Overhead American fighter patrols were now tangling with Chinese Shenyangs. It was no contest—”the turkey shoot of Organ Tal.” But on the ground Cheng still had over two and a half million in arms.
“General, if you make a move on Beijing, Washington’ll have you court-martialed. Already they’re saying Beijing is seeking a cease-fire.”
“Another Yugoslav cease-fire,” Freeman said contemptuously. “Won’t last a week — if that.”
“I don’t think so.”
“Alright, Norton, our supply line is overextended. I’ll say that. And we need to consolidate — you’re right there. But you tell me what I’m supposed to do if Admiral Kuang attacks in more clement weather — now that I’m this close?”

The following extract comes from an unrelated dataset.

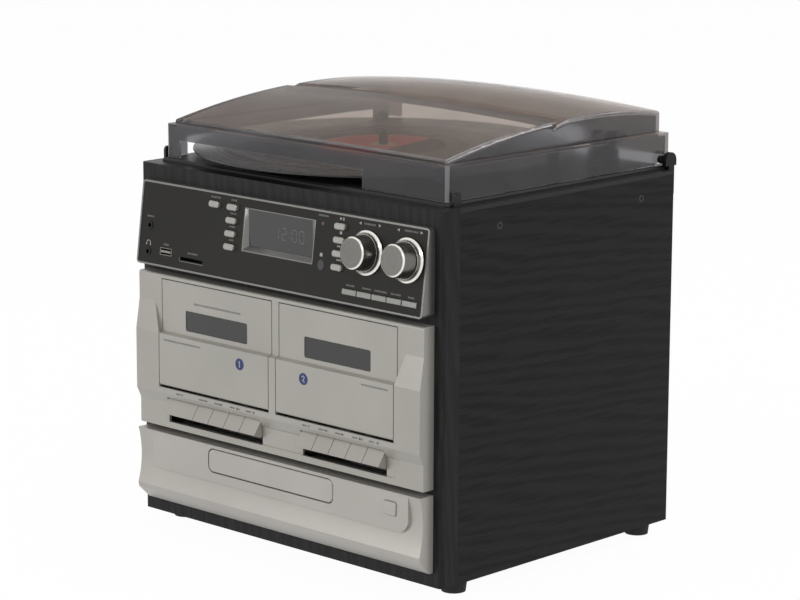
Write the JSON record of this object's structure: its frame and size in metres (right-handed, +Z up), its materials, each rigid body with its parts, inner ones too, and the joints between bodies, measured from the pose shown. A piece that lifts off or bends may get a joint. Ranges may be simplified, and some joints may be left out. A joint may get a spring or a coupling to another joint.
{
  "type": "stereo music centre",
  "caption": "Table-top music centre in a black cabinet: turntable under a smoked cover, knob and display panel, cassette decks with piano keys and a CD drawer.",
  "frame": {"origin": "floor level under the middle of the outline seen from above, record and knobs included", "axes": "+Z up, +X to the right seen from the front, front facing -Y"},
  "size_m": [0.3488, 0.3207, 0.348],
  "materials": {
    "frame_plastic": "satin black moulded plastic",
    "black_board": "black ash foil on board",
    "back_plastic": "fine-grained black moulded plastic",
    "foot_plastic": "matt black rubber",
    "steel": "zinc-plated",
    "deck_plastic": "satin black moulded plastic",
    "rubber": "matt belt rubber",
    "silver_plastic": "silver metallic paint on moulded plastic",
    "panel_plastic": "satin charcoal moulded plastic",
    "display_glass": "tinted display window",
    "inner_plastic": "plain black moulded plastic",
    "socket_metal": "nickel-plated",
    "board_laminate": "green circuit board laminate",
    "smoked_acrylic": "clear smoked moulding",
    "platter_plastic": "black plastic with a ribbed rubber mat",
    "vinyl": "grooved black vinyl with a paper label",
    "brass": "turned",
    "arm_aluminium": "satin anodised",
    "button_plastic": "light silver paint on moulded plastic"
  },
  "bodies": {
    "cabinet": {"front_frame": "frame_plastic", "side_panels": "black_board", "base_board": "black_board", "back_panel": "back_plastic", "feet": "foot_plastic", "screws": "steel", "turntable_deck": "deck_plastic", "turntable_motor": "steel", "drive_belt": "rubber", "panel_surround": "silver_plastic", "control_panel": "panel_plastic", "display_bezel": "silver_plastic", "display_lens": "display_glass", "tape_fascia": "silver_plastic", "cd_fascia": "silver_plastic", "tape_mechanism": "steel", "cd_mechanism": "inner_plastic", "front_sockets": "socket_metal", "rear_sockets": "inner_plastic", "electronics": "board_laminate", "hinge_brackets": "inner_plastic"},
    "lid": {"dust_cover": "smoked_acrylic", "hinge_arms": "inner_plastic"},
    "turntable": {"platter": "platter_plastic", "record": "vinyl"},
    "pulley": {"motor_pulley": "brass"},
    "arm_pivot": {"tonearm_pivot": "inner_plastic"},
    "arm": {"tonearm": "arm_aluminium"},
    "cue": {"cue_lever": "inner_plastic"},
    "speed": {"speed_switch": "inner_plastic"},
    "tuning": {"tuning_knob": "silver_plastic"},
    "volume": {"volume_knob": "silver_plastic"},
    "drawer": {"cd_drawer": "silver_plastic"},
    "eject": {"eject_button": "button_plastic"},
    "door_1": {"cassette_door_1": "silver_plastic"},
    "door_2": {"cassette_door_2": "silver_plastic"},
    "standby_button_body": {"standby_button": "button_plastic"},
    "mode_button_1_body": {"mode_button_1": "button_plastic"},
    "mode_button_2_body": {"mode_button_2": "button_plastic"},
    "mode_button_3_body": {"mode_button_3": "button_plastic"},
    "mode_button_4_body": {"mode_button_4": "button_plastic"},
    "play_button_body": {"play_button": "button_plastic"},
    "stop_button_body": {"stop_button": "button_plastic"},
    "skip_back_button_body": {"skip_back_button": "button_plastic"},
    "skip_forward_button_body": {"skip_forward_button": "button_plastic"},
    "preset_button_1_body": {"preset_button_1": "button_plastic"},
    "preset_button_2_body": {"preset_button_2": "button_plastic"},
    "preset_button_3_body": {"preset_button_3": "button_plastic"},
    "preset_button_4_body": {"preset_button_4": "button_plastic"},
    "preset_button_5_body": {"preset_button_5": "button_plastic"},
    "deck_1_play_key_body": {"deck_1_play_key": "button_plastic"},
    "deck_1_rewind_key_body": {"deck_1_rewind_key": "button_plastic"},
    "deck_1_forward_key_body": {"deck_1_forward_key": "button_plastic"},
    "deck_1_stop_key_body": {"deck_1_stop_key": "button_plastic"},
    "deck_1_pause_key_body": {"deck_1_pause_key": "button_plastic"},
    "deck_2_play_key_body": {"deck_2_play_key": "button_plastic"},
    "deck_2_rewind_key_body": {"deck_2_rewind_key": "button_plastic"},
    "deck_2_forward_key_body": {"deck_2_forward_key": "button_plastic"},
    "deck_2_stop_key_body": {"deck_2_stop_key": "button_plastic"},
    "deck_2_pause_key_body": {"deck_2_pause_key": "button_plastic"}
  },
  "joints": [
    {"name": "lid_hinge", "type": "hinge", "parent": "cabinet", "child": "lid", "pos_m": [0.0119, 0.13235, 0.2983], "axis": [-1, 0, 0], "range_deg": [0, 58]},
    {"name": "platter_spin", "type": "hinge", "parent": "cabinet", "child": "turntable", "pos_m": [-0.0236, 0.00985, 0.2905], "axis": [0, 0, -1], "continuous": true},
    {"name": "pulley_spin", "type": "hinge", "parent": "cabinet", "child": "pulley", "pos_m": [0.04931, -0.0412, 0.2905], "axis": [0, 0, -1], "continuous": true},
    {"name": "arm_swing", "type": "hinge", "parent": "cabinet", "child": "arm_pivot", "pos_m": [0.1329, 0.09235, 0.2945], "axis": [0, 0, -1], "range_deg": [0, 46]},
    {"name": "arm_lift", "type": "hinge", "parent": "arm_pivot", "child": "arm", "pos_m": [0.1329, 0.09235, 0.315], "axis": [-1, 0, 0], "range_deg": [0, 1.5]},
    {"name": "cue_turn", "type": "hinge", "parent": "cabinet", "child": "cue", "pos_m": [0.1504, 0.06235, 0.2975], "axis": [1, 0, 0], "range_deg": [0, 75]},
    {"name": "speed_slide", "type": "slide", "parent": "cabinet", "child": "speed", "axis": [0, 1, 0], "range_m": [-0.006, 0.006]},
    {"name": "tuning_turn", "type": "hinge", "parent": "cabinet", "child": "tuning", "pos_m": [0.106, -0.14214, 0.25376], "axis": [0, -0.9917, 0.1289], "continuous": true},
    {"name": "volume_turn", "type": "hinge", "parent": "cabinet", "child": "volume", "pos_m": [0.1471, -0.14214, 0.25376], "axis": [0, -0.9917, 0.1289], "continuous": true},
    {"name": "drawer_slide", "type": "slide", "parent": "cabinet", "child": "drawer", "axis": [0, -1, 0], "range_m": [0, 0.128]},
    {"name": "eject_press", "type": "slide", "parent": "cabinet", "child": "eject", "axis": [0, 1, 0], "range_m": [0, 0.0008], "stiffness_N_per_m": 800, "springref_m": -0.0005},
    {"name": "door_1_hinge", "type": "hinge", "parent": "cabinet", "child": "door_1", "pos_m": [-0.0539, -0.14395, 0.1233], "axis": [1, 0, 0], "range_deg": [0, 35]},
    {"name": "door_2_hinge", "type": "hinge", "parent": "cabinet", "child": "door_2", "pos_m": [0.0777, -0.14395, 0.1233], "axis": [1, 0, 0], "range_deg": [0, 35]},
    {"name": "standby_button_press", "type": "slide", "parent": "cabinet", "child": "standby_button_body", "axis": [0, 0.9917, -0.1289], "range_m": [0, 0.0008], "stiffness_N_per_m": 800, "springref_m": -0.0005},
    {"name": "mode_button_1_press", "type": "slide", "parent": "cabinet", "child": "mode_button_1_body", "axis": [0, 0.9917, -0.1289], "range_m": [0, 0.0008], "stiffness_N_per_m": 800, "springref_m": -0.0005},
    {"name": "mode_button_2_press", "type": "slide", "parent": "cabinet", "child": "mode_button_2_body", "axis": [0, 0.9917, -0.1289], "range_m": [0, 0.0008], "stiffness_N_per_m": 800, "springref_m": -0.0005},
    {"name": "mode_button_3_press", "type": "slide", "parent": "cabinet", "child": "mode_button_3_body", "axis": [0, 0.9917, -0.1289], "range_m": [0, 0.0008], "stiffness_N_per_m": 800, "springref_m": -0.0005},
    {"name": "mode_button_4_press", "type": "slide", "parent": "cabinet", "child": "mode_button_4_body", "axis": [0, 0.9917, -0.1289], "range_m": [0, 0.0008], "stiffness_N_per_m": 800, "springref_m": -0.0005},
    {"name": "play_button_press", "type": "slide", "parent": "cabinet", "child": "play_button_body", "axis": [0, 0.9917, -0.1289], "range_m": [0, 0.0008], "stiffness_N_per_m": 800, "springref_m": -0.0005},
    {"name": "stop_button_press", "type": "slide", "parent": "cabinet", "child": "stop_button_body", "axis": [0, 0.9917, -0.1289], "range_m": [0, 0.0008], "stiffness_N_per_m": 800, "springref_m": -0.0005},
    {"name": "skip_back_button_press", "type": "slide", "parent": "cabinet", "child": "skip_back_button_body", "axis": [0, 0.9917, -0.1289], "range_m": [0, 0.0008], "stiffness_N_per_m": 800, "springref_m": -0.0005},
    {"name": "skip_forward_button_press", "type": "slide", "parent": "cabinet", "child": "skip_forward_button_body", "axis": [0, 0.9917, -0.1289], "range_m": [0, 0.0008], "stiffness_N_per_m": 800, "springref_m": -0.0005},
    {"name": "preset_button_1_press", "type": "slide", "parent": "cabinet", "child": "preset_button_1_body", "axis": [0, 0.9917, -0.1289], "range_m": [0, 0.0008], "stiffness_N_per_m": 800, "springref_m": -0.0005},
    {"name": "preset_button_2_press", "type": "slide", "parent": "cabinet", "child": "preset_button_2_body", "axis": [0, 0.9917, -0.1289], "range_m": [0, 0.0008], "stiffness_N_per_m": 800, "springref_m": -0.0005},
    {"name": "preset_button_3_press", "type": "slide", "parent": "cabinet", "child": "preset_button_3_body", "axis": [0, 0.9917, -0.1289], "range_m": [0, 0.0008], "stiffness_N_per_m": 800, "springref_m": -0.0005},
    {"name": "preset_button_4_press", "type": "slide", "parent": "cabinet", "child": "preset_button_4_body", "axis": [0, 0.9917, -0.1289], "range_m": [0, 0.0008], "stiffness_N_per_m": 800, "springref_m": -0.0005},
    {"name": "preset_button_5_press", "type": "slide", "parent": "cabinet", "child": "preset_button_5_body", "axis": [0, 0.9917, -0.1289], "range_m": [0, 0.0008], "stiffness_N_per_m": 800, "springref_m": -0.0005},
    {"name": "deck_1_play_key_press", "type": "hinge", "parent": "cabinet", "child": "deck_1_play_key_body", "pos_m": [-0.0913, -0.12065, 0.102], "axis": [1, 0, 0], "range_deg": [0, 8.6], "stiffness_Nm_per_rad": 0.2, "springref_deg": -8.59},
    {"name": "deck_1_rewind_key_press", "type": "hinge", "parent": "cabinet", "child": "deck_1_rewind_key_body", "pos_m": [-0.0649, -0.12065, 0.102], "axis": [1, 0, 0], "range_deg": [0, 8.6], "stiffness_Nm_per_rad": 0.2, "springref_deg": -8.59},
    {"name": "deck_1_forward_key_press", "type": "hinge", "parent": "cabinet", "child": "deck_1_forward_key_body", "pos_m": [-0.0473, -0.12065, 0.102], "axis": [1, 0, 0], "range_deg": [0, 8.6], "stiffness_Nm_per_rad": 0.2, "springref_deg": -8.59},
    {"name": "deck_1_stop_key_press", "type": "hinge", "parent": "cabinet", "child": "deck_1_stop_key_body", "pos_m": [-0.0297, -0.12065, 0.102], "axis": [1, 0, 0], "range_deg": [0, 8.6], "stiffness_Nm_per_rad": 0.2, "springref_deg": -8.59},
    {"name": "deck_1_pause_key_press", "type": "hinge", "parent": "cabinet", "child": "deck_1_pause_key_body", "pos_m": [-0.0121, -0.12065, 0.102], "axis": [1, 0, 0], "range_deg": [0, 8.6], "stiffness_Nm_per_rad": 0.2, "springref_deg": -8.59},
    {"name": "deck_2_play_key_press", "type": "hinge", "parent": "cabinet", "child": "deck_2_play_key_body", "pos_m": [0.0494, -0.12065, 0.102], "axis": [1, 0, 0], "range_deg": [0, 8.6], "stiffness_Nm_per_rad": 0.2, "springref_deg": -8.59},
    {"name": "deck_2_rewind_key_press", "type": "hinge", "parent": "cabinet", "child": "deck_2_rewind_key_body", "pos_m": [0.067, -0.12065, 0.102], "axis": [1, 0, 0], "range_deg": [0, 8.6], "stiffness_Nm_per_rad": 0.2, "springref_deg": -8.59},
    {"name": "deck_2_forward_key_press", "type": "hinge", "parent": "cabinet", "child": "deck_2_forward_key_body", "pos_m": [0.0846, -0.12065, 0.102], "axis": [1, 0, 0], "range_deg": [0, 8.6], "stiffness_Nm_per_rad": 0.2, "springref_deg": -8.59},
    {"name": "deck_2_stop_key_press", "type": "hinge", "parent": "cabinet", "child": "deck_2_stop_key_body", "pos_m": [0.1022, -0.12065, 0.102], "axis": [1, 0, 0], "range_deg": [0, 8.6], "stiffness_Nm_per_rad": 0.2, "springref_deg": -8.59},
    {"name": "deck_2_pause_key_press", "type": "hinge", "parent": "cabinet", "child": "deck_2_pause_key_body", "pos_m": [0.1198, -0.12065, 0.102], "axis": [1, 0, 0], "range_deg": [0, 8.6], "stiffness_Nm_per_rad": 0.2, "springref_deg": -8.59}
  ],
  "couplings": [
    {"joint": "pulley_spin", "follows": "platter_spin", "ratio": 16},
    {"joint": "arm_lift", "follows": "cue_turn", "ratio": 0.02}
  ]
}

“We’d have to check with Washington, sir.”
“Cheng would have to defend on two fronts,” Freeman said.
“I don’t know, General,” Norton said cautiously. “We were sent here originally to keep the peace — not start a war.”

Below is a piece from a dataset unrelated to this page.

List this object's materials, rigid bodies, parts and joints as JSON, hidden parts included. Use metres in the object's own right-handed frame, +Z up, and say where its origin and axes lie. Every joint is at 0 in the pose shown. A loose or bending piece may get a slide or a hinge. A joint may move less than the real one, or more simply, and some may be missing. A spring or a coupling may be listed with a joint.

“We didn’t start a war. Goddamn commies started it the moment Cheng crossed over and slaughtered that Japanese defense force. We’re already in the war, Norton, or hadn’t you noticed?” He saw the worry lines creasing Norton’s face. “Well, have those Chinese bastards in Beijing kept their people down?” The general answered his own question before Norton could utter a word. “Hell, those jokers’ve been asking for it ever since Tiananmen.”

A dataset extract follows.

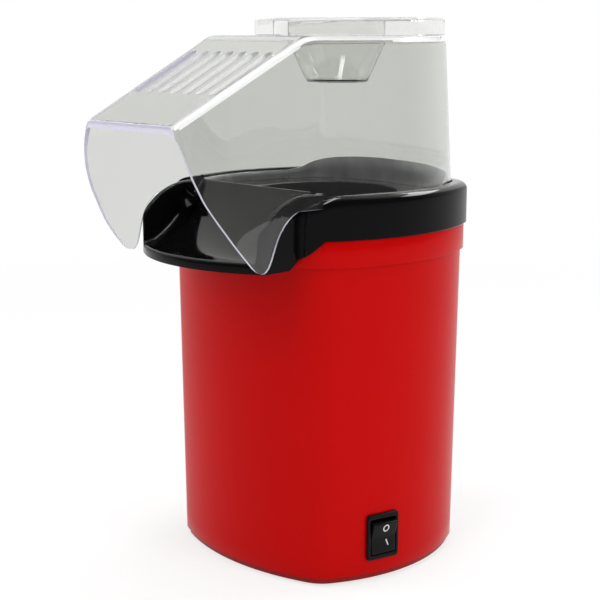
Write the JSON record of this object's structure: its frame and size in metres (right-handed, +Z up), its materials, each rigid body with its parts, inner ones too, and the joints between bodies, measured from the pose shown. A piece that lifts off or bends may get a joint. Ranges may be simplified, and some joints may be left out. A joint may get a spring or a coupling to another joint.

Norton didn’t answer. To take Beijing — it would be one of the fiercest battles in history. Even the idea of it took Norton’s breath away, and he sought refuge in the logistical situation.
“But you do agree, sir, that we couldn’t move yet even if we wanted to.”
“Agreed, but it won’t take us long to get back to full strength, Dick.”
Norton had been told that July and August would be the monsoon months, and that the rain would cause Freeman further pause. It would most commanders, but that was the prob
lem: Freeman wasn’t like most commanders. He’d attacked Pyongyang at night and Ratmanov Island in a blizzard. And won.
“By God, can you imagine it, Dick? For us, the American army, to be in Tiananmen Square. To raise the Stars and Stripes. To free China.” Freeman’s vision was so grand it awed and terrified Norton.
CHAPTER FIFTY-ONE
At the most forward aid station outside Orgon Tal, where he sat with so many others waiting to be attended to, Aussie was already comforted by a medic telling him that his injury was a flesh wound, that he’d lost some blood and the shoulder would be badly bruised for a while but that he’d be all right once they stitched him up. A half hour later Alexsandra Malof, one of the few prisoners to survive the FAV attacks against the guns, was ushered in by a corporal. Aussie instinctively made room for her by him, patting the bench. Someone whose pain had got the better of him asked in a loud voice when they were going “to get out of this fucking dump.”
“Hey!” Aussie shouted, the effort hurting his shoulder, but he got everyone’s attention. “Watch the language, lads. Lady present.” He offered her the rest of his coffee, and she accepted. “Must forgive the lads, miss,” Aussie said. “They use a lot of foul language I’m afraid. Don’t go for it myself.” He extended his right hand. “Name’s Aussie Lewis.”
Alexsandra nodded. “I am Alexsandra Malof.”
Her very breathing excited him, and he watched her breasts rise and fall in a unison that mesmerized him. Finally he told her, “They’re sending us back to Khabarovsk for a bit of R and R — rest and recreation.”
“Oh yes,” she said.
“So how about you?”
“Khabarovsk also.”
“That a fact? Look, maybe we could have dinner.”
“Perhaps.” She liked the soldier’s easy friendliness, his openness, and he did not seem as uncouth as some of the others. Someone came in swearing about getting “fucking sand in my fucking contacts.”